In that price range, accuracy and reliability is going to be very similar between the Neos, 22A, MKIII, and the Browning Buckmark. Of the three, the BM has the best trigger, followed by the Ruger, then 22A, and the Neos bringing up the rear.

The Ruger has the most heft, and would most likely be the one that would last you the longest. You can also get aftermarket trigger parts too.

You should try to hold these pistols, as grip feel varies widely. I like the grip size of the BM the most, and coupled with the fact that it has the best trigger out of the box, would my first choice. But then again, no reason why you can't have more than one....

PhilR.


----------



## mwhite7055 (Nov 14, 2008)

Thanks for the advice everybody. I love this forum for real,practical advice from real people who don't have an incentive to sell me something. It's my favorite discovery on the net in a long time.

I think I have narrowed my choices to the Ruger or the Browning. I shot a Sig Trailside the other day for my handgun carry permit class and loved it but it's a bit more than I want to spend.


----------



## PhilR. (Apr 25, 2007)

Man, I *love* the Trailside, but don't have one because of reliability issues with that model. At any rate, I have another Hammerli to keep me company....

Between the Ruger and the BM - if you are going to scope the pistol, then go with the Ruger. A mounted scope might interfere with field stripping of a BM. Also, many BM's do not come with a scope rail, but the MKIII's do.

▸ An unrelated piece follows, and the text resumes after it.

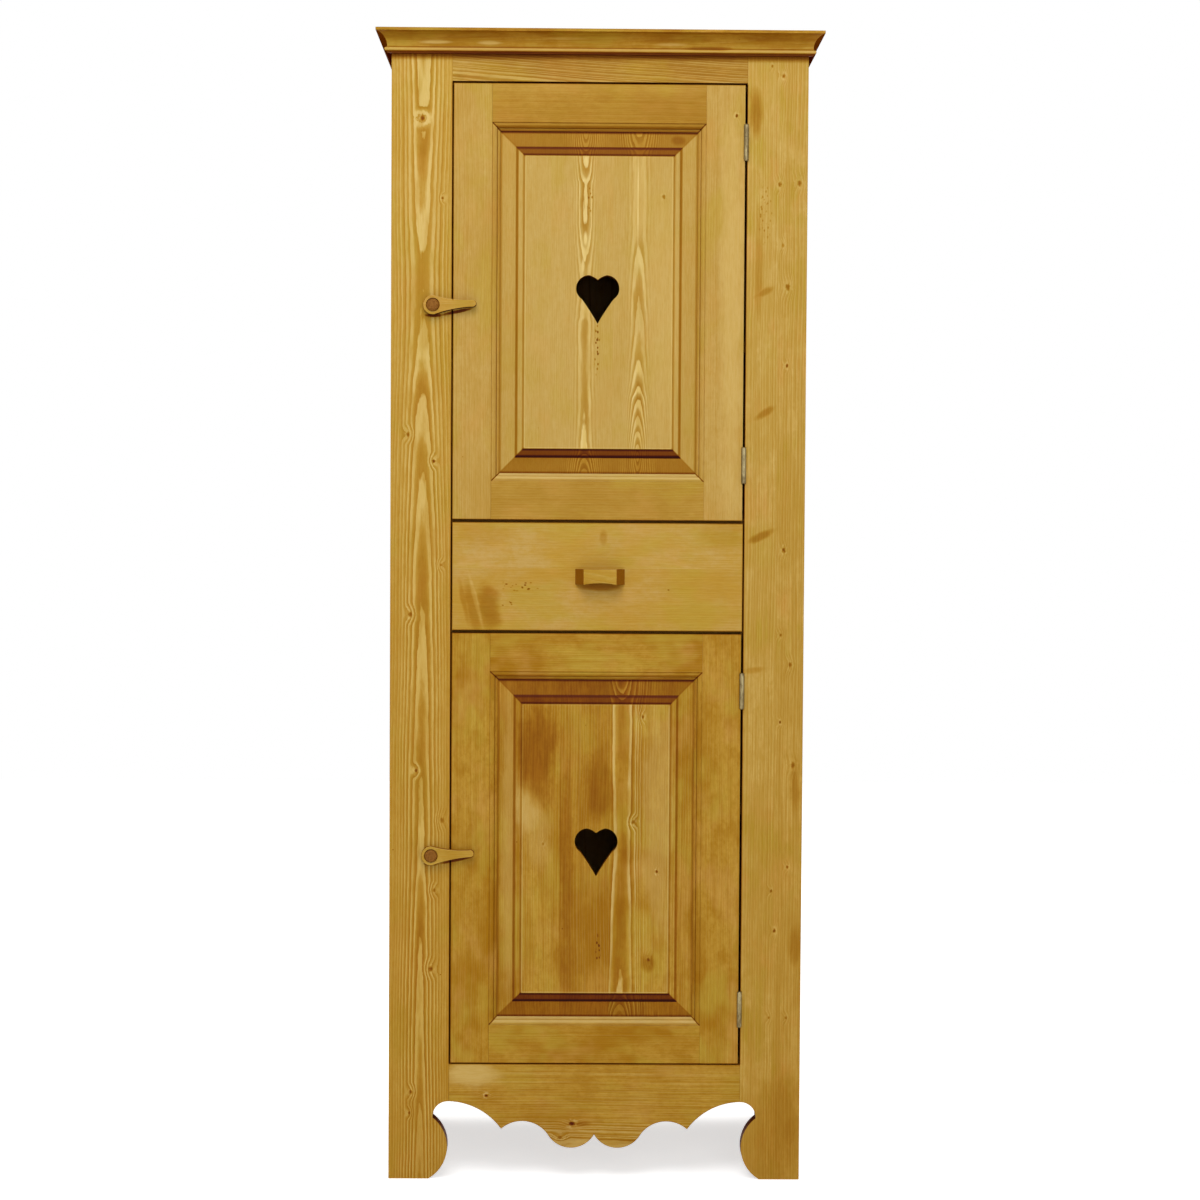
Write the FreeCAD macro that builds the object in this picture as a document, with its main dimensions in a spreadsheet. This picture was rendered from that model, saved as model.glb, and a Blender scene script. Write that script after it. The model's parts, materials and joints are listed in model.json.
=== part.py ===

If you are going to just use the iron sights, then overall it's a wash, though I do prefer the BM's over the Ruger's.

PhilR.


----------



## Slowfire (Dec 22, 2008)

I prefer the Rugers. I don't own any Mark IIIs, I am happy with both my Mark IIs. Previously I also thought that take down was going to be hard for the Mark IIIs, but after I learned that the difference was just reinserting the magazine at specific times during reassembly, it became a cinch and I realized that if you knew how to assemble/disassemble the Mark IIs then it was a non issue.


----------



## omegajb (Oct 28, 2008)

I think you would be well suited on checking out the Walther P22, it is a great gun.


----------



## bdp2000 (Apr 22, 2008)

+1 for the Walther P22


----------



## not_possible (Sep 21, 2007)

while on this topic, how is the sig mosquito? bud's has the pink ones for 299 and ive been thinkin about getting the gf one to shoot when we go to the range...she has to have the pink one since she saw it.


----------



## JeffWard (Aug 24, 2007)

Buckmark...

Or if you want some real impracticle fun... Ruger CHARGER!!!! $250


----------



## Dsig1 (Dec 23, 2007)

You're on the right track with the Ruger or Buckmark. More aftermarket parts and accessories for when you want to improve your gun. I have the Buckmark due to it having a great trigger.


----------